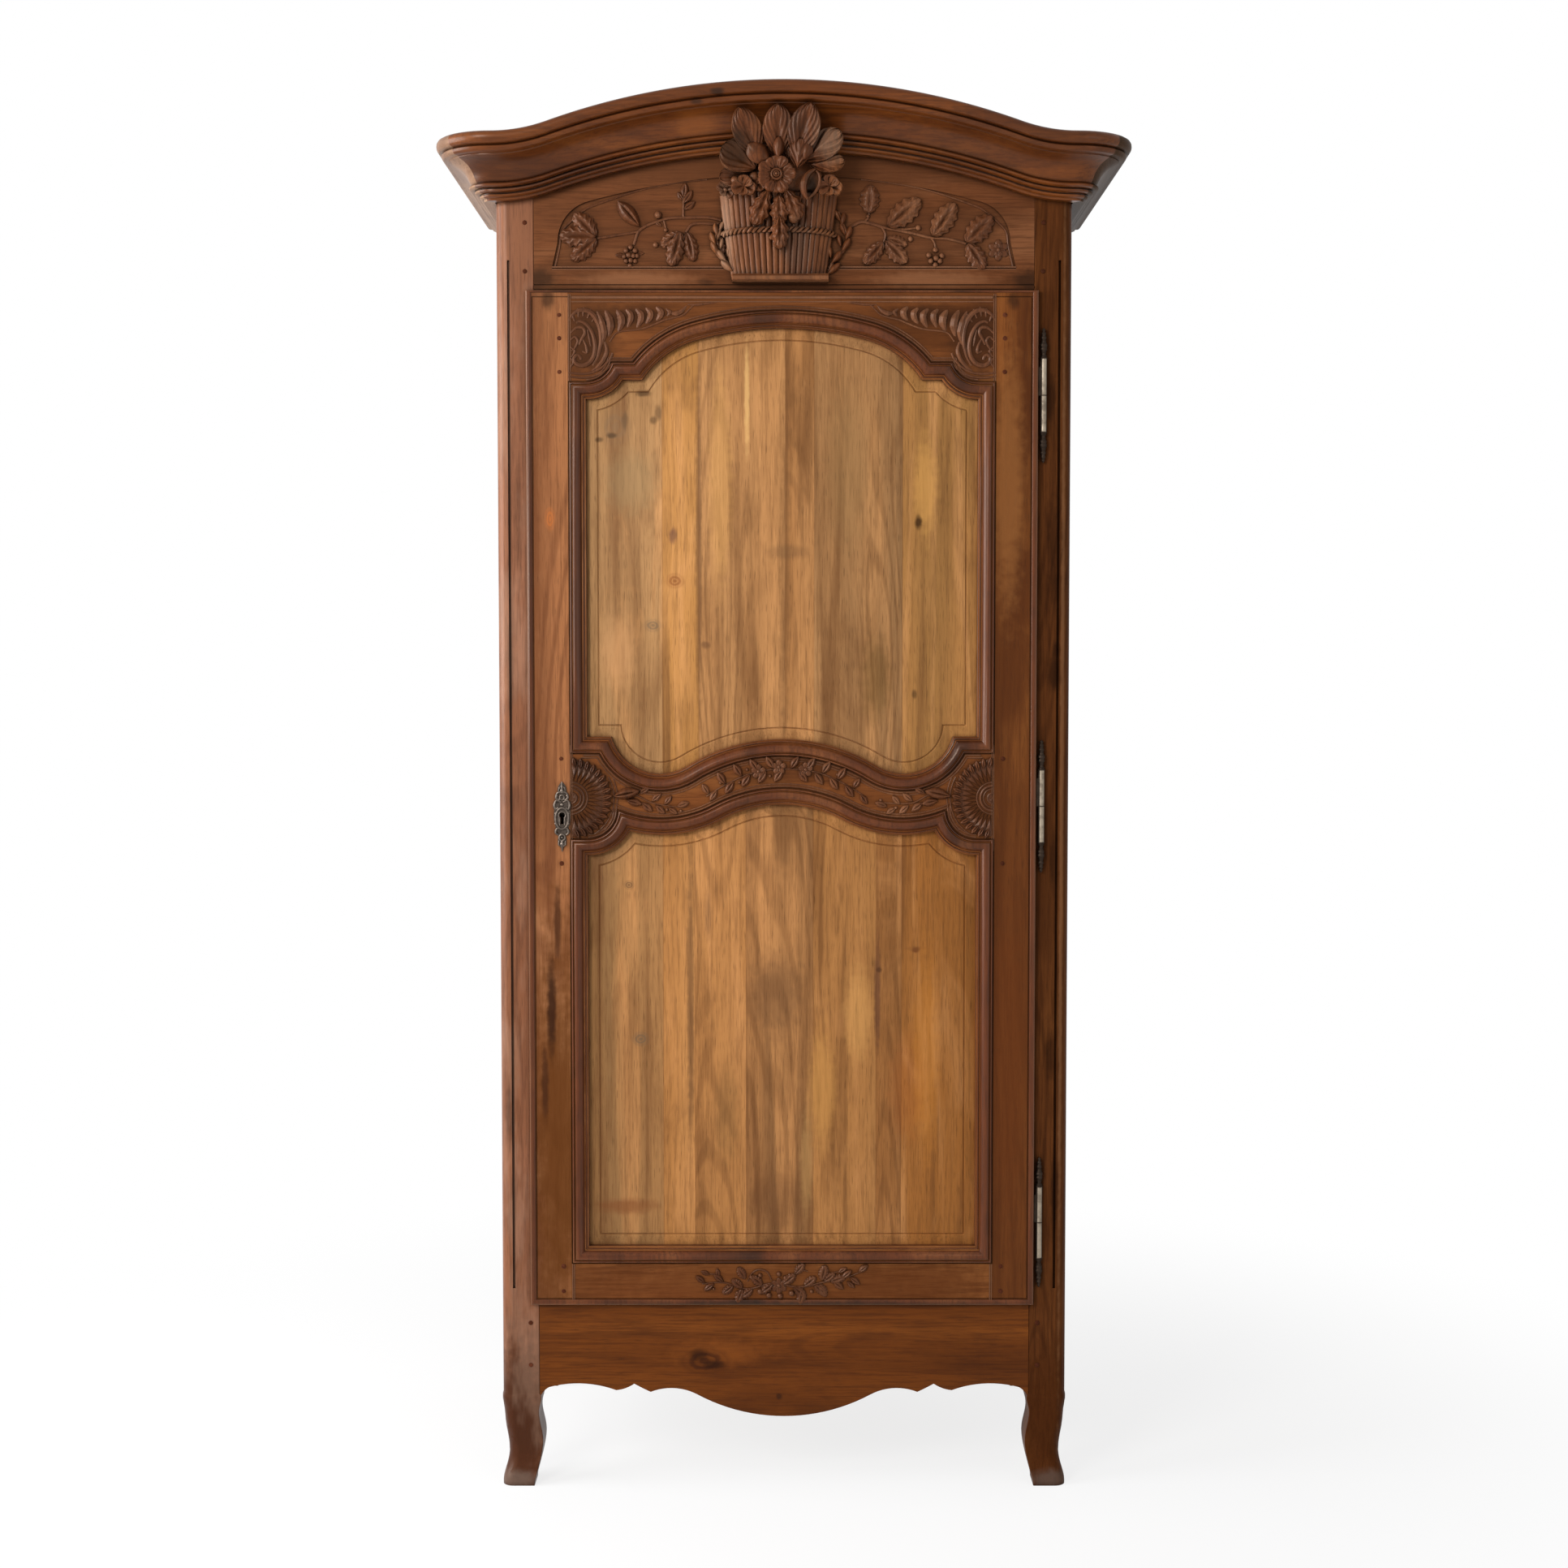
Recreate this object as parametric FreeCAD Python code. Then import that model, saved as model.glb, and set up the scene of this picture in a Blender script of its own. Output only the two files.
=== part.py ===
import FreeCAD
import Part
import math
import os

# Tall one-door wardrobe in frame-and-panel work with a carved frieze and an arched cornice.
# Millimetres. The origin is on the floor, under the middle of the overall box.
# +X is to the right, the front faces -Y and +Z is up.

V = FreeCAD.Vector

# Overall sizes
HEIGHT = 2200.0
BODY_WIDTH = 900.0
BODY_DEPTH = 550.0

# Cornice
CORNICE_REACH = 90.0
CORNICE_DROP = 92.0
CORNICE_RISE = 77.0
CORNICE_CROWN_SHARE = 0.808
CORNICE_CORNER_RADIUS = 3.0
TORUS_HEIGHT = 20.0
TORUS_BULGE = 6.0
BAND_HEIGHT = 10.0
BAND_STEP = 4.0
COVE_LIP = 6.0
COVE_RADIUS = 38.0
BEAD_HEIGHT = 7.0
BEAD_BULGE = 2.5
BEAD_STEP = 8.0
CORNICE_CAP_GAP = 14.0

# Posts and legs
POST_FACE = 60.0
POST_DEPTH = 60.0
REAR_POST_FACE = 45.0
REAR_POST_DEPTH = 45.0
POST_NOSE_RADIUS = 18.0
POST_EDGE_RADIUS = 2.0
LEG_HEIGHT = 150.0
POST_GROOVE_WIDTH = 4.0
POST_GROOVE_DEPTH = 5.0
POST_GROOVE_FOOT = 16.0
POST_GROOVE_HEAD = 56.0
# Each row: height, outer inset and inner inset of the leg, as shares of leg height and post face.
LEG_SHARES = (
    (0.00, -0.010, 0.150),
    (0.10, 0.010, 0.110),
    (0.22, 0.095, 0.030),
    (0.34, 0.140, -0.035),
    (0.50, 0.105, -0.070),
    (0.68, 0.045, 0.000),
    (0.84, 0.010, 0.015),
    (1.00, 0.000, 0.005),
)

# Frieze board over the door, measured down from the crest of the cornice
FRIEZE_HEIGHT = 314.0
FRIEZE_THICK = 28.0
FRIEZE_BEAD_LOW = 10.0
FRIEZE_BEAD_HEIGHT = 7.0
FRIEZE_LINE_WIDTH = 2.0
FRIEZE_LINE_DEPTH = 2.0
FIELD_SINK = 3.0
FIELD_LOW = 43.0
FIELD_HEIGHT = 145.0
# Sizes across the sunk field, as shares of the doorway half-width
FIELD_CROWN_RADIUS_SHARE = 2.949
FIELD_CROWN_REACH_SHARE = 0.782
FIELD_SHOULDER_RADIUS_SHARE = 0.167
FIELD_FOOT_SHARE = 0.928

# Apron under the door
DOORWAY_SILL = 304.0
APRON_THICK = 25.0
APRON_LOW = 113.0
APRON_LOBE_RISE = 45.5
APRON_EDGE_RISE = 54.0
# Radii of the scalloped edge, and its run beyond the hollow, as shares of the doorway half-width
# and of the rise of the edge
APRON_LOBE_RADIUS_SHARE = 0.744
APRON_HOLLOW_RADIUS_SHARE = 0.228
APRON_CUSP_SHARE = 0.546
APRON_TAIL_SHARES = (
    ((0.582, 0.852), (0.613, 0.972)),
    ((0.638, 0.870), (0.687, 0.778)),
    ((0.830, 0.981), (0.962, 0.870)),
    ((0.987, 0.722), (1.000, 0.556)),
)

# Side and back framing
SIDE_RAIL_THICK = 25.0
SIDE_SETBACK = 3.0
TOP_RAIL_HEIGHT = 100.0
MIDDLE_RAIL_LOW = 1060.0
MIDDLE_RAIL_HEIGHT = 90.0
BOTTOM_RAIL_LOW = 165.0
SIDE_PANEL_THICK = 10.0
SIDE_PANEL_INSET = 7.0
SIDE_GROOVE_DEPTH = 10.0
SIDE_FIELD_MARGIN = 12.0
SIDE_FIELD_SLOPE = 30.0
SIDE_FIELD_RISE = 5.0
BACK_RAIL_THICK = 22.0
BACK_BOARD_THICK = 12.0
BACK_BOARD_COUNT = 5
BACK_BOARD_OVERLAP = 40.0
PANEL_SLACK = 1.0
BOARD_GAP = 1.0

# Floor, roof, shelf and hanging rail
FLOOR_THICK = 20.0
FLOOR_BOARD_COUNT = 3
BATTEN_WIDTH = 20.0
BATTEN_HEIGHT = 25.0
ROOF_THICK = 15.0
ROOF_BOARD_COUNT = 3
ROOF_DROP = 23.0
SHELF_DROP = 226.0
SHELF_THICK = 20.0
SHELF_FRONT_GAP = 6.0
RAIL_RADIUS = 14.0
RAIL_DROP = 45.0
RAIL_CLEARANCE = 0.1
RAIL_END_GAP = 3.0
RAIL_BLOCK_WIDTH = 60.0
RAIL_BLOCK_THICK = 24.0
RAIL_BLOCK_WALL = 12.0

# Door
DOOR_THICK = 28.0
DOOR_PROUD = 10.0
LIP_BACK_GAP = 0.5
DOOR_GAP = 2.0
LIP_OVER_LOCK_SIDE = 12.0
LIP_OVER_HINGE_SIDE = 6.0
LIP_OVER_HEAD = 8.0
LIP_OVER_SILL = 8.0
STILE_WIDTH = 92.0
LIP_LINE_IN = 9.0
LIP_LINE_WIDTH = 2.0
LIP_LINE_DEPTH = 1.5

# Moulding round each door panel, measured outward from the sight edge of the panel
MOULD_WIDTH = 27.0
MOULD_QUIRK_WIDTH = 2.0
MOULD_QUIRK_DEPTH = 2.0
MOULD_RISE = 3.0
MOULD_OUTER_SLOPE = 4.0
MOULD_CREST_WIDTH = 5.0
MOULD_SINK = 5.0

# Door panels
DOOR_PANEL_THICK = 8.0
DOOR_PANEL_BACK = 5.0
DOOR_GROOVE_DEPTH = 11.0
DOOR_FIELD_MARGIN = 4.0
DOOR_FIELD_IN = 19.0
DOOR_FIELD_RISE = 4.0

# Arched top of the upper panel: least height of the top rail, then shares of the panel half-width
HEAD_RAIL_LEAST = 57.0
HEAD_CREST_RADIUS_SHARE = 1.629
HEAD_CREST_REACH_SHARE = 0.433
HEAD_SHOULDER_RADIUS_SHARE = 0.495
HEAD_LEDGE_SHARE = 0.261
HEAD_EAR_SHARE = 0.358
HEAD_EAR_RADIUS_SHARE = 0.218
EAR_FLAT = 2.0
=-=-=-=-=
— TASK GOAL —
Each line from the start of the listing above through the line containing "CORNICE_CAP_GAP = 14.0" should be copied exactly, please, with no other lines added.

— SOLUTION —
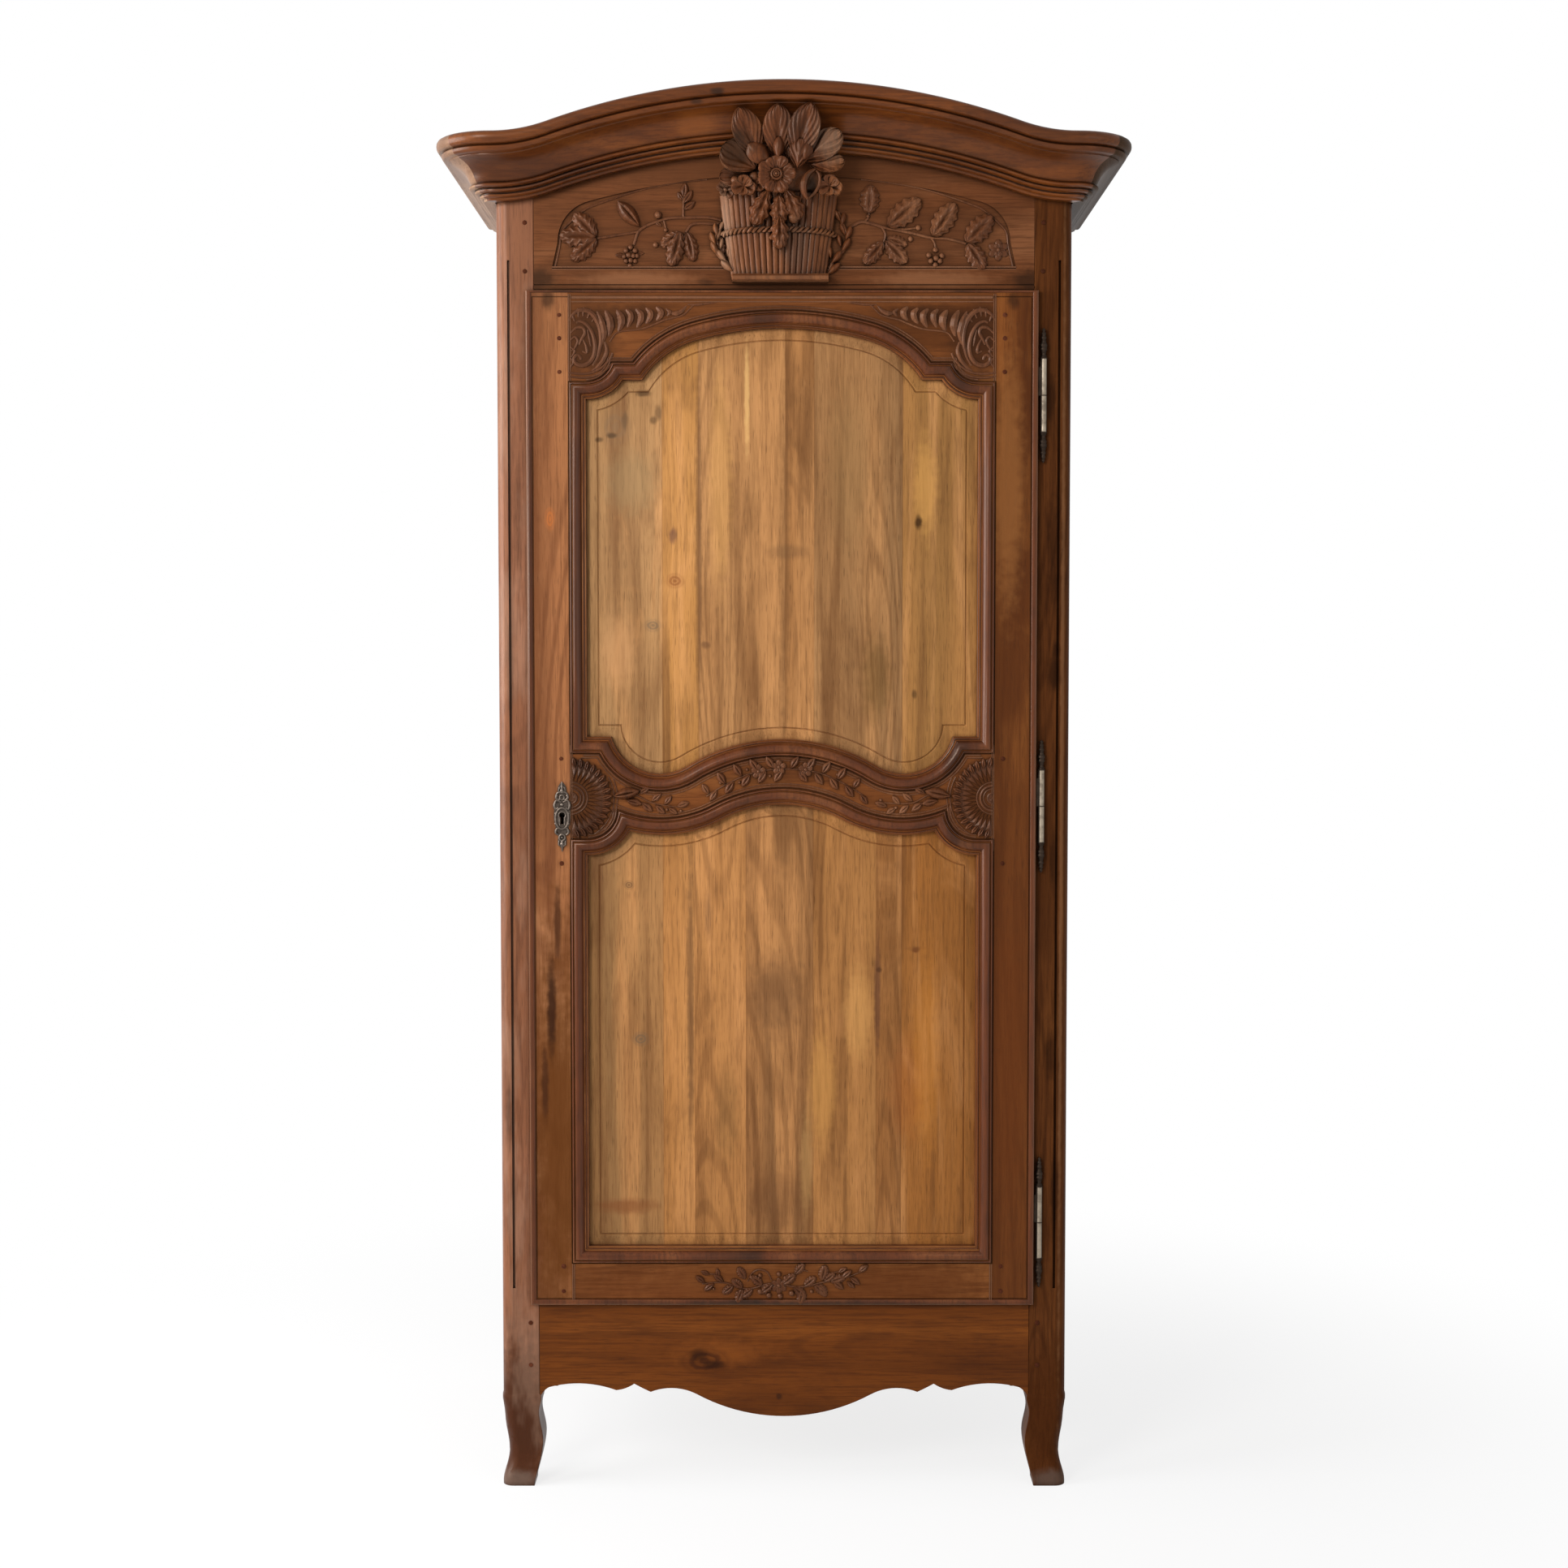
Recreate this object as parametric FreeCAD Python code. Then import that model, saved as model.glb, and set up the scene of this picture in a Blender script of its own. Output only the two files.
=== part.py ===
import FreeCAD
import Part
import math
import os

# Tall one-door wardrobe in frame-and-panel work with a carved frieze and an arched cornice.
# Millimetres. The origin is on the floor, under the middle of the overall box.
# +X is to the right, the front faces -Y and +Z is up.

V = FreeCAD.Vector

# Overall sizes
HEIGHT = 2200.0
BODY_WIDTH = 900.0
BODY_DEPTH = 550.0

# Cornice
CORNICE_REACH = 90.0
CORNICE_DROP = 92.0
CORNICE_RISE = 77.0
CORNICE_CROWN_SHARE = 0.808
CORNICE_CORNER_RADIUS = 3.0
TORUS_HEIGHT = 20.0
TORUS_BULGE = 6.0
BAND_HEIGHT = 10.0
BAND_STEP = 4.0
COVE_LIP = 6.0
COVE_RADIUS = 38.0
BEAD_HEIGHT = 7.0
BEAD_BULGE = 2.5
BEAD_STEP = 8.0
CORNICE_CAP_GAP = 14.0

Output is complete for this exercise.